Before Hillary Clinton, before women could vote, there was Victoria Woodhull. Born into poverty, abused by her family, sold into marriage, Victoria became the first female stockbroker, the first woman to testify in front of Congress, and yes, the first woman to run for President. In 1872, Victoria ran as President representing the Equal Rights Party. Her running mate was runaway slave Frederick Douglass. Victoria chose Frederick as her running mate over objections because she wanted to elevate African-Americans and to draw a stark contrast between her and her frenemy Susan B. Anthony.
Yes, you read correctly, Victoria and Susan B. Anthony did not always get along, in fact after a short period of unity they were split into two very fractious groups. Victoria was more liberal than Susan, and wanted to take over the woman’s movement and promote radical actions.
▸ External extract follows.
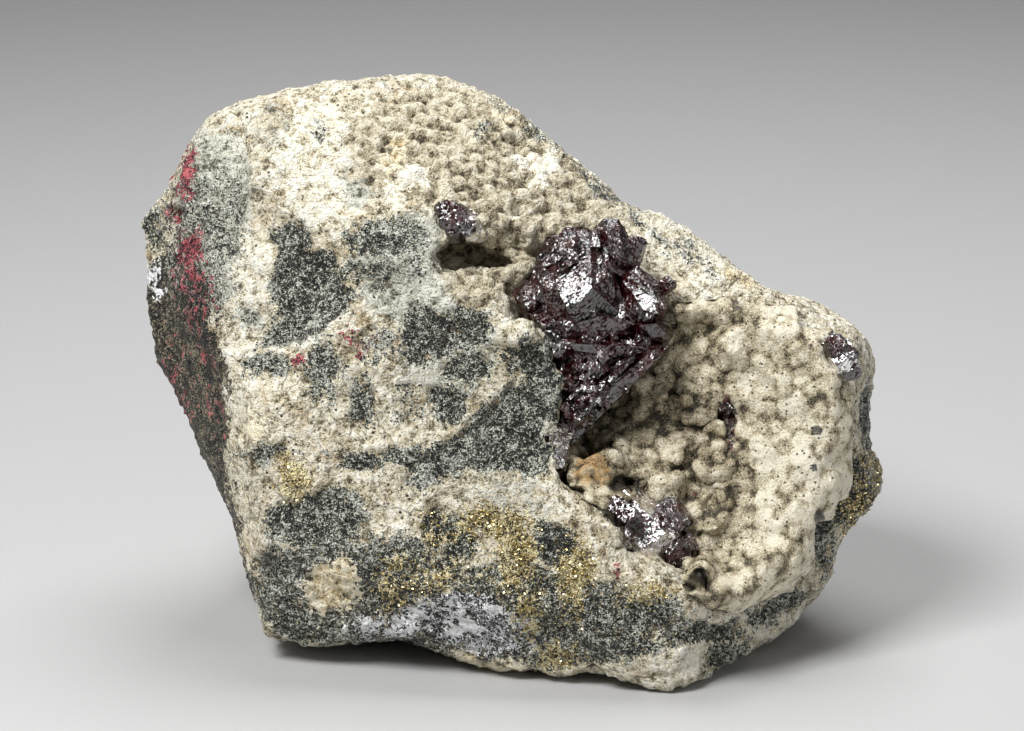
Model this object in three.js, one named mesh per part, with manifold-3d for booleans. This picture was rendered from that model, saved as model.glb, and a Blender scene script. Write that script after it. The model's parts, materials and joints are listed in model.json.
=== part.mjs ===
// Proustite crystals on a carbonate matrix: a hand specimen 75 mm wide, resting on its broken underside.
// Lengths are millimetres. The shapes are laid out in a facing frame: across (to the right), up, and toward
// the person looking at the crystals. That frame leans back by LEAN when the specimen stands on a surface.
import * as THREE from "three";
import { ConvexGeometry } from "three/addons/geometries/ConvexGeometry.js";
import { ImprovedNoise } from "three/addons/math/ImprovedNoise.js";
import { mergeVertices } from "three/addons/utils/BufferGeometryUtils.js";
import Module from "manifold-3d";

const LEAN = THREE.MathUtils.degToRad(16);
const VIEW_DISTANCE = 400; // the specimen is laid out as it looks from this far away
const VIEW_CENTRE = [0.2, 32.4];
const ROCK_CENTRE = [-1, 32];
const ROCK_DETAIL = 13; // splits of each icosahedron edge
const CORNER_POWER = 8; // higher is blockier where the front rolls over to the sides
const FLOOR_HEIGHT = 3.7; // height of the resting plane in the facing frame
const GAP = 0.3; // clear space between one solid and the next
const GRID = 4e-3; // points are rounded to this grid, so that none lie closer together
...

Susan, who had sacrificed years of her life to the woman’s movement, believe women would only get the right to vote if they took incremental action and campaigned state by state. Susan Anthony was so disgusted by Victoria that Susan broke the law to vote against Victoria, casting her vote for Republican incumbent Ulysses S. Grant.
Victoria also spent Election night in jail. Under pressure for having espoused “free love”, Victoria pointed out that Henry Ward Beecher was a free lover for he had mistresses in addition to his wife. Once she printed this in a newspaper, it was off to “the Tombs”–the nickname of the New York jail– for her. Nevertheless, she made history as the first woman to run for President and she did it at a time before any of her sex could vote for her. It would be another fifty years before women won the right to vote. Victoria lived to see that day. Susan did not.